LESS IS MORE when it comes to student feedback

Dr. Deep Sran
September 5, 2015

I find giving students effective feedback to be my most persistent and vexing challenge as a teacher.

By effective feedback, I mean timely, comprehensible, and actionable information for students about how they are doing on the key learning goals for the course, so they can use this information the next time they sit down to do work for my class. Another way of saying this is that I want to give each of my students real-time information about how they are doing against some meaningful standard, so they can improve the work they are doing and, in so doing, learn more.

The challenge of providing effective feedback, and its power when you do, became visible to me (again) when I reviewed feedback from a colleague on my writing.

As I write essays about education, like this one, I get early reactions from colleagues about what I write, to determine whether I am addressing important matters and to get input on how I can improve my writing. One of my colleagues spent time reading one of my essays and provided detailed feedback. It was so detailed that I ignored it as I still had my own ideas on what to change. When I finally reviewed the feedback, I struggled to apply her guidance because some of it no longer applied and I could not tell which changes were most important to make. I shared all of this with my colleague, and we brainstormed about how to make feedback more useful, realizing the same lessons that would apply to me would also apply to our students.

We had three realizations:

  1. Feedback has to be delivered when a student can do something with it.
  2. Feedback needs to be prioritized, and it is probably worth leaving out half of it to make sure the other half actually matters to students.
  3. Feedback must be actionable so students value it and learn from it.

These lessons are not unique, but I believe teachers will be more effective and empathetic about giving feedback when they experience what it is like to be a student who is receiving feedback, as I did in this case when I had to respond to a colleague’s feedback on my writing.

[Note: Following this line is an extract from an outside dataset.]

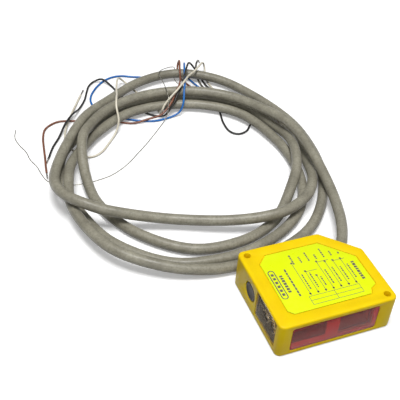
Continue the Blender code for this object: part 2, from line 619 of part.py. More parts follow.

There are challenges to incorporating these lessons on feedback and the only way I have been successful is to incorporate a "less is more" approach.

Timely Feedback

The first challenge I face is providing timely information to students about their work. They need to know how they are doing as they are working, so they can improve and learn before this lesson or unit is complete. Too often, students receive feedback long after it is useful. A grade on a summative assessment on a topic they will not revisit is much less effective than feedback on a formative assessment that is the first of many encounters with the topic. At our school, providing timely feedback in class is not a problem because the class sizes are so small and we discuss what we are working on, which is a great form of formative assessment. When students work outside of school, however, and particularly when they work on longer projects where feedback is only provided at specific points in time (e.g., when they submit their first draft), I find it difficult to give timely guidance as students are working, and technology has helped a lot here. This is why we designed feedback to be a key component of Actively Learn. Leave a comment to let me know other non-technology practices you have used for to provide timely feedback.

Prioritized Feedback

The second challenge is providing comprehensible feedback to students. In other words, do students understand what I am telling them to improve? Sometimes. I have to be very careful not to overwhelm them with feedback on too many items at once, so I have now decided to be far more disciplined about providing feedback. My goal is to make only the most important observations and to make my guidance easier to understand. When students write something for class, I am going to tell them (1) how complete I think the work is (e.g., 50 percent complete) as an overall measure of their progress on the assignment, (2) what they have done successfully, (3) what the highest priority improvement they need to make is, and (4) two or three other high priority improvements, which they can choose to complete. This is in sharp contrast to returning a paper full of corrections in no particular order, some very important, some not very important, with no clear guidance to the students on how to proceed. If I tell my students less, and prioritize what I tell them, I hope to make my feedback comprehensible.

Actionable Feedback

Closely related to comprehensibility or accessibility of feedback is the challenge of making the feedback actionable, or useful, to students. This third challenge involves offering feedback to students that they can and actually do act on to improve their work and their learning. If I tell them what the highest priority improvement is, I need to do so in a manner that makes clear what steps they have to take to make the necessary improvement and, when I review the revised document, makes clear to me whether they took those steps. The most frustrating thing for teachers, after spending enormous amounts of time and effort providing detailed feedback, is that students rarely use that feedback to improve their work in the next iteration. In my experience, the only way around this is to provide a model of what you want students to do, otherwise they cannot or will not do it--just as I did not incorporate the feedback my colleague gave me on my own writing.

In light of these challenges, I have decided to focus on providing students with less feedback, and to make sure the feedback I provide is more timely, clear, and useful. In this way, it may be possible to improve student work and to reduce my workload. And, I will continue to seek feedback on my own work, so I continue to be the student. Please feel free to share yours.